Seminar, Jason Klusowski
Jason Klusowski (Princeton University) will be our final seminar speaker for the spring semester on Monday April 28, 2025. We will have a social time at 10:30 and the seminar will follow at 11:00. Both will take place in 3105 Snedecor Hall.
Title: Statistical-computational Trade-offs for Recursive Adaptive Partitioning Estimators
Abstract: Recursive adaptive partitioning estimators, like decision trees and their ensembles, are effective for high-dimensional regression but usually rely on greedy training, which can become stuck at suboptimal solutions. We study this phenomenon in estimating sparse regression functions over binary features, showing that when the true function satisfies a certain structural property—Abbe et al. (2022)’s Merged Staircase Property (MSP)—greedy training achieves low estimation error with only a logarithmic number of samples in the feature count. In contrast, when MSP is absent, estimation becomes exponentially more difficult. Interestingly, this dichotomy between efficient and inefficient estimation resembles the behavior of two-layer neural networks trained with SGD in the mean-field regime. Meanwhile, ERM-trained recursive adaptive partitioning estimators achieve low estimation error with logarithmically many samples, regardless of MSP, revealing a fundamental statistical-computational trade-off for greedy training.
Biography
Jason M. Klusowski is an Assistant Professor in the at Princeton University, where he is also a Participating Faculty in the Center for Statistics and Machine Learning (CSML).

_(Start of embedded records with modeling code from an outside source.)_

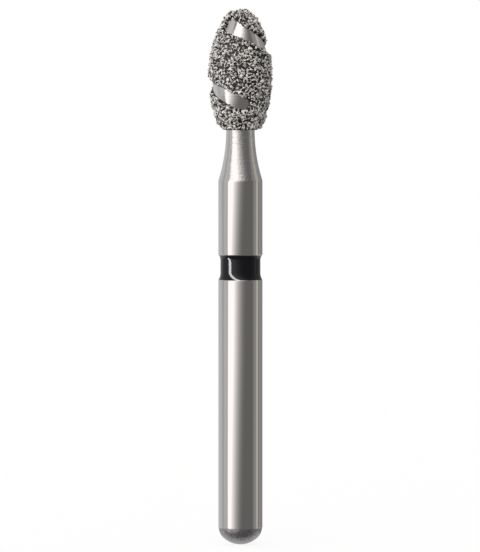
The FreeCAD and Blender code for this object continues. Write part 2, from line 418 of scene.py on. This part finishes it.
nickel = {
    "turns": 240,
    "sunkInSteel": 0.03,
    "swell": 0.022,         # depth of the knobbly surface
    "swellSize": 0.16,
    "swellMiddle": 0.5,     # distance from a knob's middle, in its sizes, that stays level
    "stillRim": 0.01,       # the lowest rim has no knobs
    "tuckHeight": 0.22,     # near the neck the skin thins out under the crystals
    "tuck": 0.08,
    "pebbleSize": 0.045,
    "sharpOver": 50,
    "toolInner": 0.30,
    "toolReach": 1.9,
    "spiralSteps": 300,
    "runInSteps": 60,
    "endSegments": 48,
}


def platedNickel():
    # Galvanic nickel, pebbled where it grew round the crystals; its satin grey is painted much
    # darker than the metal's own, as painted shade for the gaps between crystals
    material, tree = newMaterial("galvanicNickel")
    place = addNode(tree, "ShaderNodeTexCoord")
    pebbles = addNode(tree, "ShaderNodeTexNoise",
                      values={"Scale": 1 / (nickel["pebbleSize"] * mm), "Detail": 3.0},
                      links={"Vector": place.outputs["Object"]})
    rough = addNode(tree, "ShaderNodeMapRange", values={"To Min": 0.35, "To Max": 0.60},
                    links={"Value": pebbles.outputs["Fac"]})
    bump = addNode(tree, "ShaderNodeBump", values={"Strength": 0.6, "Distance": 0.012 * mm},
                   links={"Height": pebbles.outputs["Fac"]})
    # painted shade: the nickel's grey is darkened to stand for the shade in the gaps between
    # crystals
    shader = addNode(tree, "ShaderNodeBsdfPrincipled",
                     values={"Base Color": hexColour("#45423F"), "Metallic": 1.0},
                     links={"Roughness": rough.outputs["Result"], "Normal": bump.outputs["Normal"]})
    finishMaterial(tree, shader)
    return material


def channelCentre(angle):
    slope = channel["startSlope"] if angle < 0 else 1
    return channel["frontHeight"] - channel["pitch"] * angle / 360 * slope


def cutter(name, bm):
    bmesh.ops.recalc_face_normals(bm, faces=bm.faces[:])
    return newPiece(name, bm, [])


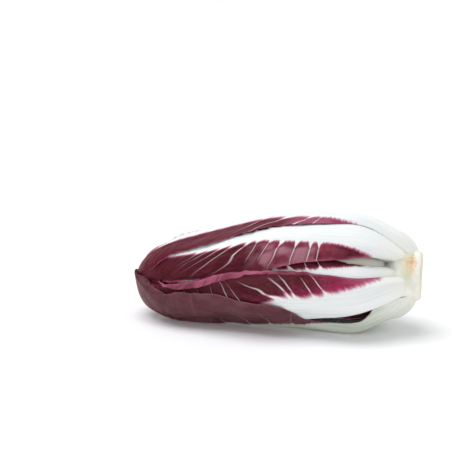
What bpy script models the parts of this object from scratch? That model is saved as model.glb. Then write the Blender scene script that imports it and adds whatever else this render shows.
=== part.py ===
"""One whole head of treviso radicchio, lying on its side on a flat surface.

The root end points along +X and the closed tip along -X. The head is a cut stem, a heart of small rolled
leaves, and fifteen separate leaves. Each leaf grows from the cone of the stem and lies on the leaves inside
it. Lengths are in metres and angles in degrees, and an angle round the head is 0 at the front (-Y) and 90 on
top (+Z).
"""

from dataclasses import dataclass

import bmesh
import bpy
import numpy as np

MM = 0.001

# The head's main sizes
HEAD_LENGTH = 214.5 * MM
ROOT_REACH = 53 * MM
TIP_REACH = 36 * MM
AXIS_HEIGHT = 42.4 * MM
WIDER = 1.03
FLATTER = 0.975

# Moves the head so that the origin lies under the middle of it
LENGTH_SHIFT = 1.4 * MM
SIDE_SHIFT = -1.0 * MM

# Both ends of the head droop towards the surface: how far its axis line drops, by place along it
STEM_DROOP = 0.6 * MM
DROOP_STATIONS = np.array([-110, -80, -58, -28, 0, 25, 50, 78, 94, 110]) * MM
DROOP = np.array([14.5, 12.8, 10.0, 4.8, 0.9, 0, 0.1, 0.6, 0.6, 0.6]) * MM

# Every place on the head is told by its run, the distance along a shell of this radius from the root end
SHELL_RADIUS = 40 * MM
ROOT_X = HEAD_LENGTH / 2 - ROOT_REACH
TIP_X = -HEAD_LENGTH / 2 + TIP_REACH
SPINE = ROOT_X - TIP_X
QUARTER = SHELL_RADIUS * np.pi / 2
FULL_RUN = 2 * QUARTER + SPINE

# How far the outside of the head stands from its axis line, by run
SHAPE_RUNS = np.array([0, 0.18, 0.27, 0.35, 0.48, 0.62, 0.8, 1, 1.4, 1.85, 2.3, 2.8, 3.1, 3.5, 4]) * QUARTER
SHAPE_REACH = (
    np.array([53.6, 51, 49, 47, 44.8, 43.8, 43.6, 43.6, 43.4, 41.4, 37.0, 32.4, 30.3, 30.8, 35.5]) * MM
)

# The root end was cut straight across, here
BUTT_X = HEAD_LENGTH / 2 - 1 * MM

# The stem is a cone whose point would be the root centre, and the leaves end on it
STEM_CONE = 18.4
LEAF_FOOT_CONE = 19.4
STEM_INNER_X = 21 * MM
STEM_EDGE = 2.5 * MM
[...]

His research interests broadly span statistical machine learning for complex, large-scale models, focusing on the trade-offs between interpretability, statistical accuracy, and computational feasibility. He works on topics such as decision trees and ensemble learning (CART, random forests, stacking), neural networks (approximation theory and statistical properties), gradient-based optimization (ADAM, SGD), and the large limit behavior of statistical models (Lasso, Slope). Recently, his research has expanded to include the study of transformers and large language models.